Why should Santa Arrive in a horse drawn carriage, ride through OLD TOWN TEMECULA on Thanksgiving Weekend, sit for hours greeting the children and their parents? It is a 1 5-old tradition. This tradition provides free, easy access to Santa at the end of Black Friday in a small town homey atmosphere where all is touchable, hug able and emotionally appealing. Then line is also significantly shorter than other places in town.
Greeting the residents, friends and neighbors this night is often the only time during the year that I see lifetime friends.
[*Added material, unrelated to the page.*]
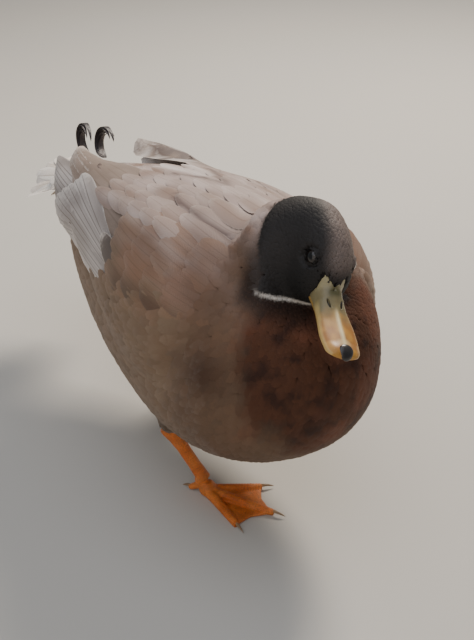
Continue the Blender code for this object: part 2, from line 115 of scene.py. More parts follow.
class ValueNoise:
    """Soft random values on points in space, the same on each run."""

    def __init__(self, seed: int) -> None:
        """Draws the lattice values."""
        self.table = np.random.default_rng(seed).random(4096)

    def __call__(self, points: Rows, size: float) -> Rows:
        """Reads the noise.

        Args:
            points: Rows of x, y, z.
            size: How wide a patch of the noise is, in the points' own unit.

        Returns:
            One value from 0 to 1 for each point.
        """
        scaled = points / size
        cell = np.floor(scaled).astype(np.int64)
        part = scaled - cell
        part = part * part * (3 - 2 * part)
        total = np.zeros(points.shape[:-1])
        for corner in range(8):
            offset = np.array([corner & 1, corner >> 1 & 1, corner >> 2 & 1])
            key = (cell + offset) * np.array([73856093, 19349663, 83492791])
            value = self.table[np.bitwise_xor.reduce(key, axis=-1) % 4096]
            weight = np.where(offset == 1, part, 1 - part).prod(axis=-1)
            total += value * weight
        return total


NOISE = ValueNoise(SEED)


# --------------------------------------------------------------------
# Finishes
# --------------------------------------------------------------------


def add_node(tree: NodeTree, kind: str, settings: dict | None = None, links: dict | None = None) -> Node:
    """Adds a shader node with its settings and its incoming links.

    Args:
        tree: The material's node tree.
        kind: The node's type name after ShaderNode, which all of them start with.
        settings: Values by property name, or by input name or number.
        links: Output sockets by input name or number.

    Returns:
        The new node.
    """
    node = tree.nodes.new(f"ShaderNode{kind}")
    for key, value in (settings or {}).items():
        if isinstance(key, str) and hasattr(node, key):
            setattr(node, key, value)
        else:
            node.inputs[key].default_value = value
    for key, output in (links or {}).items():
        tree.links.new(output, node.inputs[key])
    return node


def new_material(name: str, values: dict) -> tuple:
    """Starts a material.

    Args:
        name: The material's name.
        values: Constant values of its Principled shader, by input name.

    Returns:
        The material, its node tree and its Principled shader.
    """
    made = bpy.data.materials.new(name)
    made.use_nodes = True
    shader = made.node_tree.nodes["Principled BSDF"]
    for key, value in values.items():
        shader.inputs[key].default_value = value
    return made, made.node_tree, shader


def rgba(colour: str) -> tuple:
    """Gives a hex colour as a socket's four linear channels."""
    return (*(float(c) for c in linear(colour)), 1.0)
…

Boy Scouts raise funds to go to camp while helping people visit Santa.
During the procession I ran into a young woman I have seen occasionally at my events for the past 10 years.
“I’ve known Melody since I was 11,” she told her kids. They were sitting on a blanket in line, waiting to see Santa. I can’t believe I have known her that long. She asked how I was doing and I was in a hurry from one destination to the next. “Okay, weird year.”
She confided that she had a rough year. She had lost her 12-year-old daughter a few months to cancer. Mist filled both of our eyes. I couldn't believe the hardship this “kid” has seen and yet there she was, with her entire family – watching Santa arrive in Old Town. A small moment of normalcy for her and her year of trauma was a one-second Epiphany for me.
We all live within our own storyboards. Sometimes we are so immersed at surviving a storm, enduring a hardship or just “getting by” that we don’t see the world around us. But this one night, one 15-minute window unites old friends, creates new friends, inspires young, and revitalizes generations within one family. It’s magical.
I read a post of one woman who wiped mist from her eyes as she saw the carriages proceed down Main Street. Holding her newborn and watching from the sidewalk, she saw her husband drive the of y team that pulled a trolley full young carolers. She normally drives Santa in the carriage and this year delighted in the crowd as they cheered the procession.
Old Town Temecula is the heart and soul of this community. Glowing snowflakes on light posts and in the street, a musical Christmas tree in Town Square, Snowbell Rockin’ Nights with snow fall, lights and music synchronized, and now the Ice Rink – it is all a gift to the community and a treasure for the season.